■ DO THIS
Using the data below, repeat all of it precisely.

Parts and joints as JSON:
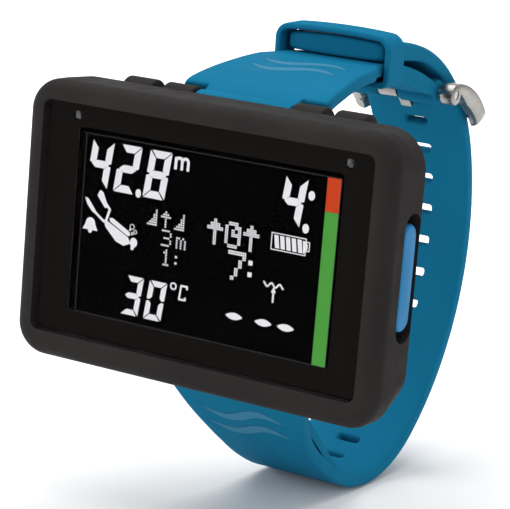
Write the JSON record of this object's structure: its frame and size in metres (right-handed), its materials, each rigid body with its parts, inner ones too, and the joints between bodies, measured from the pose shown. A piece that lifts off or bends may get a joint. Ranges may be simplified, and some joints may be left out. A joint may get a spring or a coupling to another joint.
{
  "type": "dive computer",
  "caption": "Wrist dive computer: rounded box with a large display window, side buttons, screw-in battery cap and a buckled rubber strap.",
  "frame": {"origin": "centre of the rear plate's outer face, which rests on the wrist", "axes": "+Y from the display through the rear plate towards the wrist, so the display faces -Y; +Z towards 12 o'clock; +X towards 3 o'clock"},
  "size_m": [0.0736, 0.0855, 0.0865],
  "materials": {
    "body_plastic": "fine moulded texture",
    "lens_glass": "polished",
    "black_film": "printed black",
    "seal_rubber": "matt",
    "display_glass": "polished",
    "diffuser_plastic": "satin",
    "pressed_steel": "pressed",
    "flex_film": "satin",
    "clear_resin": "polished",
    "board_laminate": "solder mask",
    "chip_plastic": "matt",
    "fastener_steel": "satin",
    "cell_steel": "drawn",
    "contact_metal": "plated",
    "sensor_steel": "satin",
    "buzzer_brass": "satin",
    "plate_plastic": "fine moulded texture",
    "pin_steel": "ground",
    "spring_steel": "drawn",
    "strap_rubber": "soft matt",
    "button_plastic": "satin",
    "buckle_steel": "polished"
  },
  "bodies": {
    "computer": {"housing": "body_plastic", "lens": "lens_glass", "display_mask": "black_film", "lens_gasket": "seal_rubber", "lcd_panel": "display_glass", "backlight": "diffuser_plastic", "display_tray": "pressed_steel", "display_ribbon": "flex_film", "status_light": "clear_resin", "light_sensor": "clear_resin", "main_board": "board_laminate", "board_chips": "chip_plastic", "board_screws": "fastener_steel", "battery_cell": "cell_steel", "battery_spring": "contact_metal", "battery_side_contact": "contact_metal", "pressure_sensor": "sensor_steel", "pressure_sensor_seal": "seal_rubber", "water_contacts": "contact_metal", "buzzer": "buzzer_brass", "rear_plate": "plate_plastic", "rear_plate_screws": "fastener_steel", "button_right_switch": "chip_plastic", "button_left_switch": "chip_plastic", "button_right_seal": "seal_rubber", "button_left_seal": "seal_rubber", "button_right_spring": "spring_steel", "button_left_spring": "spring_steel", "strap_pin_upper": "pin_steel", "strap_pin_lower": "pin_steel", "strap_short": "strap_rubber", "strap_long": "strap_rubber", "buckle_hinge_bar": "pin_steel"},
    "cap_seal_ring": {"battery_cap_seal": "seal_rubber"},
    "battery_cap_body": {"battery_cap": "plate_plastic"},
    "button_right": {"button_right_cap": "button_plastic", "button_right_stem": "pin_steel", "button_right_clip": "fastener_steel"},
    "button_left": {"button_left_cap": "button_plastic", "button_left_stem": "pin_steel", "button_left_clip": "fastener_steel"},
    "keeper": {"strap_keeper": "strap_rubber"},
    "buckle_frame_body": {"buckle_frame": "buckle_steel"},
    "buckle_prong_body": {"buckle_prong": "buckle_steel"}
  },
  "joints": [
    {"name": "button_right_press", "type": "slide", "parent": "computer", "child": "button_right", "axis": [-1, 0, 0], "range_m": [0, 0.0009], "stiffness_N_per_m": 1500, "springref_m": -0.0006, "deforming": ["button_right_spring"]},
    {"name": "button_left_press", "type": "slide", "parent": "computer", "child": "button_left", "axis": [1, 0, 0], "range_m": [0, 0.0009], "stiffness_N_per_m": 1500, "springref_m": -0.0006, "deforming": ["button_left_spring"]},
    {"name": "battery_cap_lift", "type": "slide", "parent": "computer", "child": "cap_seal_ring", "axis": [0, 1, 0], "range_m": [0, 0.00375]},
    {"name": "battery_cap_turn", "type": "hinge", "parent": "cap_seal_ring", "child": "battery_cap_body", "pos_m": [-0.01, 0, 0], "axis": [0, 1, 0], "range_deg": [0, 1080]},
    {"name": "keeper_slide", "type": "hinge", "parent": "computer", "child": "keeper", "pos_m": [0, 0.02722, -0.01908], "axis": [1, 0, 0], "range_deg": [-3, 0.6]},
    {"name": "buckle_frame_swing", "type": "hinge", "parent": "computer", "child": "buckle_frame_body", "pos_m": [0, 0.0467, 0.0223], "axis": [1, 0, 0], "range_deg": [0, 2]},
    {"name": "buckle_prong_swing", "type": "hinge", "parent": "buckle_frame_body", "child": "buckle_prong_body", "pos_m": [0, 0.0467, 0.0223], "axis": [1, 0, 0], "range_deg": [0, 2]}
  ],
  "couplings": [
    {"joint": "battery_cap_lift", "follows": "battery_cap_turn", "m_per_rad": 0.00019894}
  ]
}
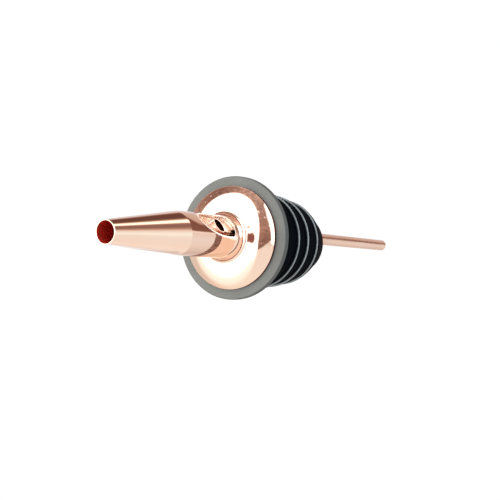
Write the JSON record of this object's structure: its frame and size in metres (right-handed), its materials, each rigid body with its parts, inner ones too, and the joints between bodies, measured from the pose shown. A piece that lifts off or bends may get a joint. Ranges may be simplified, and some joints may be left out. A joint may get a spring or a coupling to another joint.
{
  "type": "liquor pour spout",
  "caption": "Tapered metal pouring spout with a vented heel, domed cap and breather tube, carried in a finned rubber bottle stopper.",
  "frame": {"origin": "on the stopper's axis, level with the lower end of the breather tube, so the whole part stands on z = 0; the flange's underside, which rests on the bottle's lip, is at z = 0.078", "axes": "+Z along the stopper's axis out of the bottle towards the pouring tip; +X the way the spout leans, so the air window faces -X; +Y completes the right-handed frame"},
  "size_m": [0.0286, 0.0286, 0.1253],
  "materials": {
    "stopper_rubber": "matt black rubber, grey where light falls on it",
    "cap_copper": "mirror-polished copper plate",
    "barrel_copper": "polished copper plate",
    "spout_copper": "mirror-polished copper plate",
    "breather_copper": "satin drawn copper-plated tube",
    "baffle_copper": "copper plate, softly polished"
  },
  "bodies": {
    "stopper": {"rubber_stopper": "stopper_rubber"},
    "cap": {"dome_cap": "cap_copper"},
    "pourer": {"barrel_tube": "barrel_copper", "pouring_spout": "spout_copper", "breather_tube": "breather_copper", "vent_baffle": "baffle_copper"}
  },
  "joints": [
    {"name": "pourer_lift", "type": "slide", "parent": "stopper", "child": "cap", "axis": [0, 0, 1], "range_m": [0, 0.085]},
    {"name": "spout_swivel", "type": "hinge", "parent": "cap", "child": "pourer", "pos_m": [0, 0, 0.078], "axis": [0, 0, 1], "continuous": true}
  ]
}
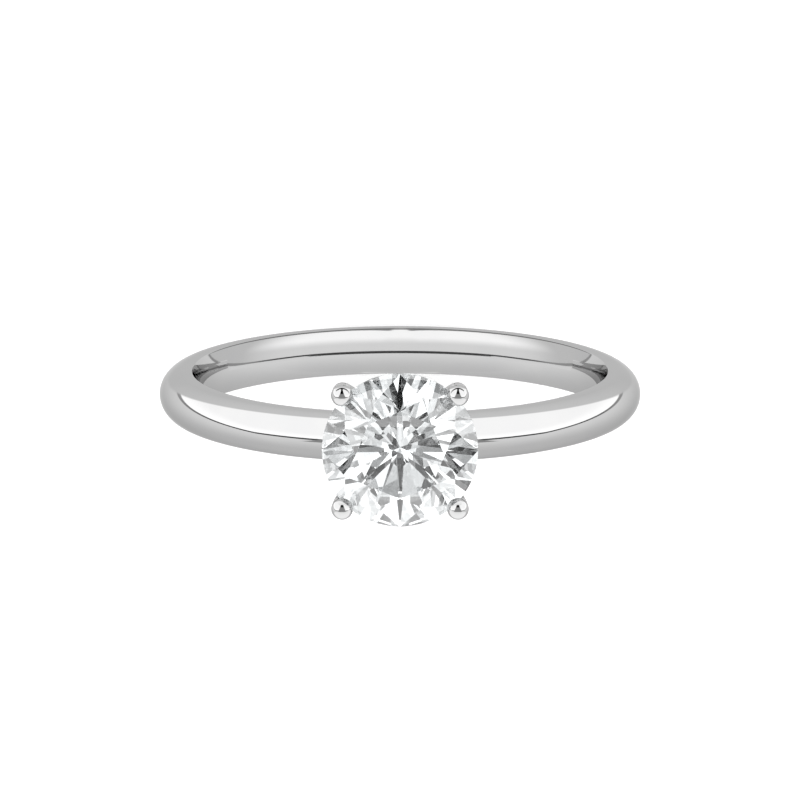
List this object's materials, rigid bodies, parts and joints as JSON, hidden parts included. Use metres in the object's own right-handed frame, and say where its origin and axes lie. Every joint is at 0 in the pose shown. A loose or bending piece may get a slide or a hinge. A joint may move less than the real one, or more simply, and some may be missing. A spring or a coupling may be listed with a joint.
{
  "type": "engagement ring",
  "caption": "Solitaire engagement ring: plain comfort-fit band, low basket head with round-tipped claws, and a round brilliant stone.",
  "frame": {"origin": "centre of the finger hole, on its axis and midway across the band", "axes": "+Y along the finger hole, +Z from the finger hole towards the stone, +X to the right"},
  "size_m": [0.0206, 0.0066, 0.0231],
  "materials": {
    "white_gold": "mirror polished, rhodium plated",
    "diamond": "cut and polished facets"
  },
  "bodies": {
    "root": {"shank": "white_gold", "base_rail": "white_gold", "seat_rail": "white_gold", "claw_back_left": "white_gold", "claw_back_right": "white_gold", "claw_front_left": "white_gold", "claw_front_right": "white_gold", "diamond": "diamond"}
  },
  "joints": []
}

■ PROBLEM SOLUTION
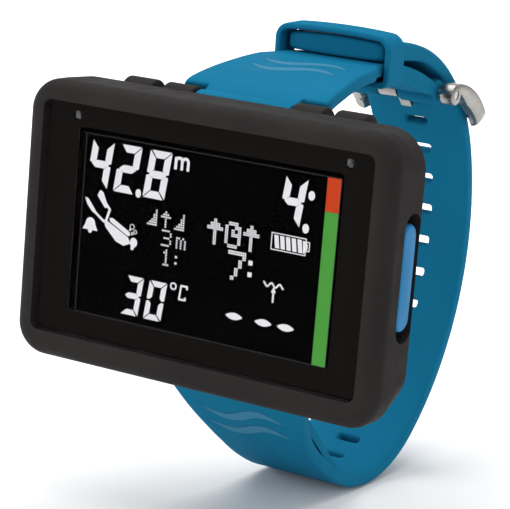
Write the JSON record of this object's structure: its frame and size in metres (right-handed), its materials, each rigid body with its parts, inner ones too, and the joints between bodies, measured from the pose shown. A piece that lifts off or bends may get a joint. Ranges may be simplified, and some joints may be left out. A joint may get a spring or a coupling to another joint.
{
  "type": "dive computer",
  "caption": "Wrist dive computer: rounded box with a large display window, side buttons, screw-in battery cap and a buckled rubber strap.",
  "frame": {"origin": "centre of the rear plate's outer face, which rests on the wrist", "axes": "+Y from the display through the rear plate towards the wrist, so the display faces -Y; +Z towards 12 o'clock; +X towards 3 o'clock"},
  "size_m": [0.0736, 0.0855, 0.0865],
  "materials": {
    "body_plastic": "fine moulded texture",
    "lens_glass": "polished",
    "black_film": "printed black",
    "seal_rubber": "matt",
    "display_glass": "polished",
    "diffuser_plastic": "satin",
    "pressed_steel": "pressed",
    "flex_film": "satin",
    "clear_resin": "polished",
    "board_laminate": "solder mask",
    "chip_plastic": "matt",
    "fastener_steel": "satin",
    "cell_steel": "drawn",
    "contact_metal": "plated",
    "sensor_steel": "satin",
    "buzzer_brass": "satin",
    "plate_plastic": "fine moulded texture",
    "pin_steel": "ground",
    "spring_steel": "drawn",
    "strap_rubber": "soft matt",
    "button_plastic": "satin",
    "buckle_steel": "polished"
  },
  "bodies": {
    "computer": {"housing": "body_plastic", "lens": "lens_glass", "display_mask": "black_film", "lens_gasket": "seal_rubber", "lcd_panel": "display_glass", "backlight": "diffuser_plastic", "display_tray": "pressed_steel", "display_ribbon": "flex_film", "status_light": "clear_resin", "light_sensor": "clear_resin", "main_board": "board_laminate", "board_chips": "chip_plastic", "board_screws": "fastener_steel", "battery_cell": "cell_steel", "battery_spring": "contact_metal", "battery_side_contact": "contact_metal", "pressure_sensor": "sensor_steel", "pressure_sensor_seal": "seal_rubber", "water_contacts": "contact_metal", "buzzer": "buzzer_brass", "rear_plate": "plate_plastic", "rear_plate_screws": "fastener_steel", "button_right_switch": "chip_plastic", "button_left_switch": "chip_plastic", "button_right_seal": "seal_rubber", "button_left_seal": "seal_rubber", "button_right_spring": "spring_steel", "button_left_spring": "spring_steel", "strap_pin_upper": "pin_steel", "strap_pin_lower": "pin_steel", "strap_short": "strap_rubber", "strap_long": "strap_rubber", "buckle_hinge_bar": "pin_steel"},
    "cap_seal_ring": {"battery_cap_seal": "seal_rubber"},
    "battery_cap_body": {"battery_cap": "plate_plastic"},
    "button_right": {"button_right_cap": "button_plastic", "button_right_stem": "pin_steel", "button_right_clip": "fastener_steel"},
    "button_left": {"button_left_cap": "button_plastic", "button_left_stem": "pin_steel", "button_left_clip": "fastener_steel"},
    "keeper": {"strap_keeper": "strap_rubber"},
    "buckle_frame_body": {"buckle_frame": "buckle_steel"},
    "buckle_prong_body": {"buckle_prong": "buckle_steel"}
  },
  "joints": [
    {"name": "button_right_press", "type": "slide", "parent": "computer", "child": "button_right", "axis": [-1, 0, 0], "range_m": [0, 0.0009], "stiffness_N_per_m": 1500, "springref_m": -0.0006, "deforming": ["button_right_spring"]},
    {"name": "button_left_press", "type": "slide", "parent": "computer", "child": "button_left", "axis": [1, 0, 0], "range_m": [0, 0.0009], "stiffness_N_per_m": 1500, "springref_m": -0.0006, "deforming": ["button_left_spring"]},
    {"name": "battery_cap_lift", "type": "slide", "parent": "computer", "child": "cap_seal_ring", "axis": [0, 1, 0], "range_m": [0, 0.00375]},
    {"name": "battery_cap_turn", "type": "hinge", "parent": "cap_seal_ring", "child": "battery_cap_body", "pos_m": [-0.01, 0, 0], "axis": [0, 1, 0], "range_deg": [0, 1080]},
    {"name": "keeper_slide", "type": "hinge", "parent": "computer", "child": "keeper", "pos_m": [0, 0.02722, -0.01908], "axis": [1, 0, 0], "range_deg": [-3, 0.6]},
    {"name": "buckle_frame_swing", "type": "hinge", "parent": "computer", "child": "buckle_frame_body", "pos_m": [0, 0.0467, 0.0223], "axis": [1, 0, 0], "range_deg": [0, 2]},
    {"name": "buckle_prong_swing", "type": "hinge", "parent": "buckle_frame_body", "child": "buckle_prong_body", "pos_m": [0, 0.0467, 0.0223], "axis": [1, 0, 0], "range_deg": [0, 2]}
  ],
  "couplings": [
    {"joint": "battery_cap_lift", "follows": "battery_cap_turn", "m_per_rad": 0.00019894}
  ]
}
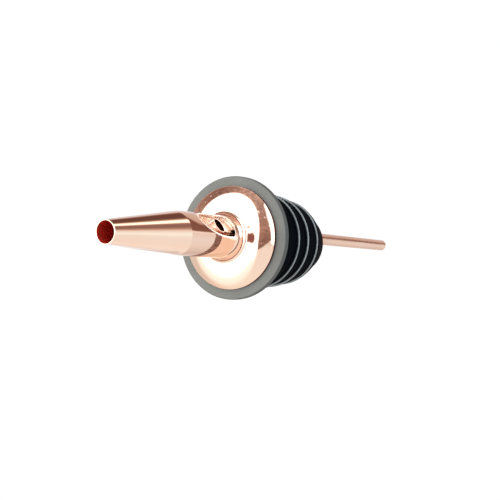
Write the JSON record of this object's structure: its frame and size in metres (right-handed), its materials, each rigid body with its parts, inner ones too, and the joints between bodies, measured from the pose shown. A piece that lifts off or bends may get a joint. Ranges may be simplified, and some joints may be left out. A joint may get a spring or a coupling to another joint.
{
  "type": "liquor pour spout",
  "caption": "Tapered metal pouring spout with a vented heel, domed cap and breather tube, carried in a finned rubber bottle stopper.",
  "frame": {"origin": "on the stopper's axis, level with the lower end of the breather tube, so the whole part stands on z = 0; the flange's underside, which rests on the bottle's lip, is at z = 0.078", "axes": "+Z along the stopper's axis out of the bottle towards the pouring tip; +X the way the spout leans, so the air window faces -X; +Y completes the right-handed frame"},
  "size_m": [0.0286, 0.0286, 0.1253],
  "materials": {
    "stopper_rubber": "matt black rubber, grey where light falls on it",
    "cap_copper": "mirror-polished copper plate",
    "barrel_copper": "polished copper plate",
    "spout_copper": "mirror-polished copper plate",
    "breather_copper": "satin drawn copper-plated tube",
    "baffle_copper": "copper plate, softly polished"
  },
  "bodies": {
    "stopper": {"rubber_stopper": "stopper_rubber"},
    "cap": {"dome_cap": "cap_copper"},
    "pourer": {"barrel_tube": "barrel_copper", "pouring_spout": "spout_copper", "breather_tube": "breather_copper", "vent_baffle": "baffle_copper"}
  },
  "joints": [
    {"name": "pourer_lift", "type": "slide", "parent": "stopper", "child": "cap", "axis": [0, 0, 1], "range_m": [0, 0.085]},
    {"name": "spout_swivel", "type": "hinge", "parent": "cap", "child": "pourer", "pos_m": [0, 0, 0.078], "axis": [0, 0, 1], "continuous": true}
  ]
}
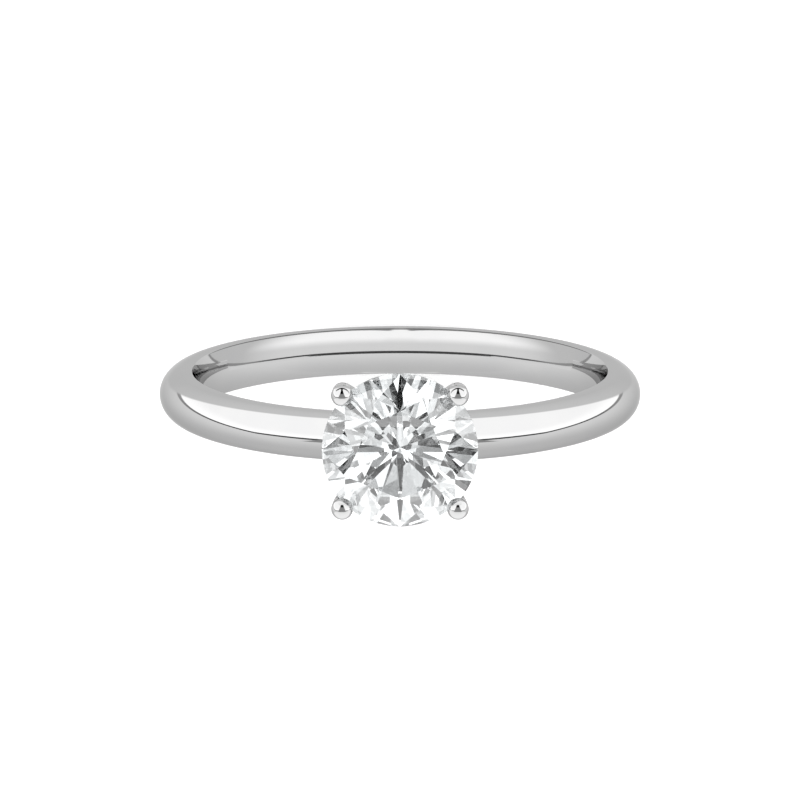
List this object's materials, rigid bodies, parts and joints as JSON, hidden parts included. Use metres in the object's own right-handed frame, and say where its origin and axes lie. Every joint is at 0 in the pose shown. A loose or bending piece may get a slide or a hinge. A joint may move less than the real one, or more simply, and some may be missing. A spring or a coupling may be listed with a joint.
{
  "type": "engagement ring",
  "caption": "Solitaire engagement ring: plain comfort-fit band, low basket head with round-tipped claws, and a round brilliant stone.",
  "frame": {"origin": "centre of the finger hole, on its axis and midway across the band", "axes": "+Y along the finger hole, +Z from the finger hole towards the stone, +X to the right"},
  "size_m": [0.0206, 0.0066, 0.0231],
  "materials": {
    "white_gold": "mirror polished, rhodium plated",
    "diamond": "cut and polished facets"
  },
  "bodies": {
    "root": {"shank": "white_gold", "base_rail": "white_gold", "seat_rail": "white_gold", "claw_back_left": "white_gold", "claw_back_right": "white_gold", "claw_front_left": "white_gold", "claw_front_right": "white_gold", "diamond": "diamond"}
  },
  "joints": []
}